* Start PROVIDED MATERIAL *
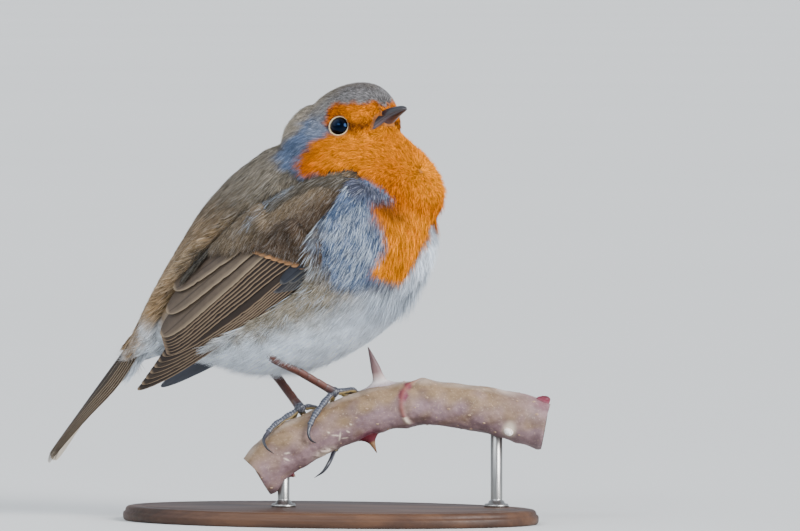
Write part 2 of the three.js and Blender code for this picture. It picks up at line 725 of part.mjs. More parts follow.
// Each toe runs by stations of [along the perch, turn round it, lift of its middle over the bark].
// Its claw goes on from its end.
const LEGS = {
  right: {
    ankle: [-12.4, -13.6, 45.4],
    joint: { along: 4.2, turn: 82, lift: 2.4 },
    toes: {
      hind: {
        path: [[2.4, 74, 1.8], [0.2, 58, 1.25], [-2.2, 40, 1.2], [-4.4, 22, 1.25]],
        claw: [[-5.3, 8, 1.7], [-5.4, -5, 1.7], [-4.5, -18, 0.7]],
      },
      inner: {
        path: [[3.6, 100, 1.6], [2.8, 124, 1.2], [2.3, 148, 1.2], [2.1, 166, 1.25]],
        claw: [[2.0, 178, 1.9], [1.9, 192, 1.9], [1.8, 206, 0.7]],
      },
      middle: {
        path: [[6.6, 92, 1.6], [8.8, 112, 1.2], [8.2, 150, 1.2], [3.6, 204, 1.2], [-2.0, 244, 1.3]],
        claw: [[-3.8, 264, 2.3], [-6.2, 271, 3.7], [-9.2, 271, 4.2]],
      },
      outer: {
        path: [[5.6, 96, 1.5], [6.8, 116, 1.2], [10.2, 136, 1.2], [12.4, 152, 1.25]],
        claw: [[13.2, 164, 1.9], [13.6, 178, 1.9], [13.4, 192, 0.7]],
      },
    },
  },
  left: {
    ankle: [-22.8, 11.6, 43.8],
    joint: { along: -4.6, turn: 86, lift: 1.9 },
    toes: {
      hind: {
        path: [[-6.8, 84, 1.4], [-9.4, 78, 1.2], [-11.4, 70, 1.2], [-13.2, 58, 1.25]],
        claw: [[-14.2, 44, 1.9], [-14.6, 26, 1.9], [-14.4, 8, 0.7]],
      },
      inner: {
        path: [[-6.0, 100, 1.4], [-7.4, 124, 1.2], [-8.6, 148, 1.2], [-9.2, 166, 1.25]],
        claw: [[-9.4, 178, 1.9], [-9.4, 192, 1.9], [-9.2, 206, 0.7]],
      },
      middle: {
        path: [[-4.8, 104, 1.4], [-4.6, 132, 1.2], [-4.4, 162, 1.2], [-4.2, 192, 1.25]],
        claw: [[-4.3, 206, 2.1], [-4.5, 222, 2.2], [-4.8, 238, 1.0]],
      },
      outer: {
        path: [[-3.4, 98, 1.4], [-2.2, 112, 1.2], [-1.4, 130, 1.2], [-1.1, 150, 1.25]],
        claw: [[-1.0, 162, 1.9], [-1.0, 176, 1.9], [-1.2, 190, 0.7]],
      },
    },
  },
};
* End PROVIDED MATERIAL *
*INSTRUCTIONS FOR THE TASK:* Print the whole listing again, exactly.

*ANSWER:*
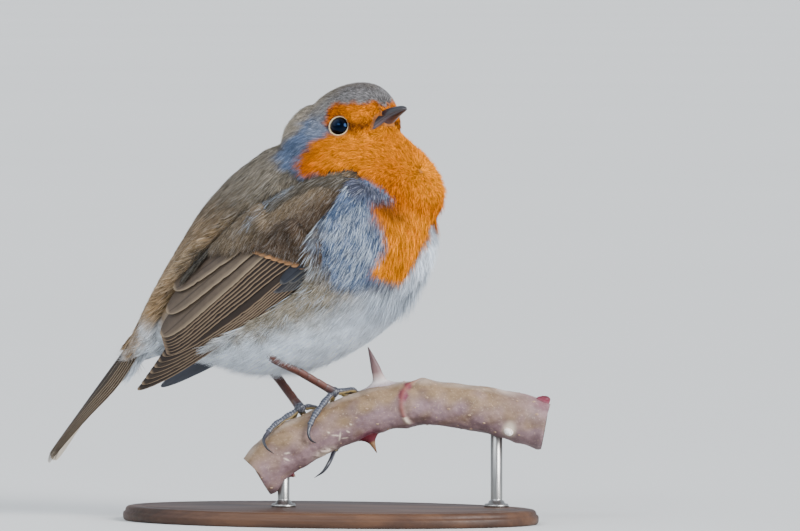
Write part 2 of the three.js and Blender code for this picture. It picks up at line 725 of part.mjs. More parts follow.
// Each toe runs by stations of [along the perch, turn round it, lift of its middle over the bark].
// Its claw goes on from its end.
const LEGS = {
  right: {
    ankle: [-12.4, -13.6, 45.4],
    joint: { along: 4.2, turn: 82, lift: 2.4 },
    toes: {
      hind: {
        path: [[2.4, 74, 1.8], [0.2, 58, 1.25], [-2.2, 40, 1.2], [-4.4, 22, 1.25]],
        claw: [[-5.3, 8, 1.7], [-5.4, -5, 1.7], [-4.5, -18, 0.7]],
      },
      inner: {
        path: [[3.6, 100, 1.6], [2.8, 124, 1.2], [2.3, 148, 1.2], [2.1, 166, 1.25]],
        claw: [[2.0, 178, 1.9], [1.9, 192, 1.9], [1.8, 206, 0.7]],
      },
      middle: {
        path: [[6.6, 92, 1.6], [8.8, 112, 1.2], [8.2, 150, 1.2], [3.6, 204, 1.2], [-2.0, 244, 1.3]],
        claw: [[-3.8, 264, 2.3], [-6.2, 271, 3.7], [-9.2, 271, 4.2]],
      },
      outer: {
        path: [[5.6, 96, 1.5], [6.8, 116, 1.2], [10.2, 136, 1.2], [12.4, 152, 1.25]],
        claw: [[13.2, 164, 1.9], [13.6, 178, 1.9], [13.4, 192, 0.7]],
      },
    },
  },
  left: {
    ankle: [-22.8, 11.6, 43.8],
    joint: { along: -4.6, turn: 86, lift: 1.9 },
    toes: {
      hind: {
        path: [[-6.8, 84, 1.4], [-9.4, 78, 1.2], [-11.4, 70, 1.2], [-13.2, 58, 1.25]],
        claw: [[-14.2, 44, 1.9], [-14.6, 26, 1.9], [-14.4, 8, 0.7]],
      },
      inner: {
        path: [[-6.0, 100, 1.4], [-7.4, 124, 1.2], [-8.6, 148, 1.2], [-9.2, 166, 1.25]],
        claw: [[-9.4, 178, 1.9], [-9.4, 192, 1.9], [-9.2, 206, 0.7]],
      },
      middle: {
        path: [[-4.8, 104, 1.4], [-4.6, 132, 1.2], [-4.4, 162, 1.2], [-4.2, 192, 1.25]],
        claw: [[-4.3, 206, 2.1], [-4.5, 222, 2.2], [-4.8, 238, 1.0]],
      },
      outer: {
        path: [[-3.4, 98, 1.4], [-2.2, 112, 1.2], [-1.4, 130, 1.2], [-1.1, 150, 1.25]],
        claw: [[-1.0, 162, 1.9], [-1.0, 176, 1.9], [-1.2, 190, 0.7]],
      },
    },
  },
};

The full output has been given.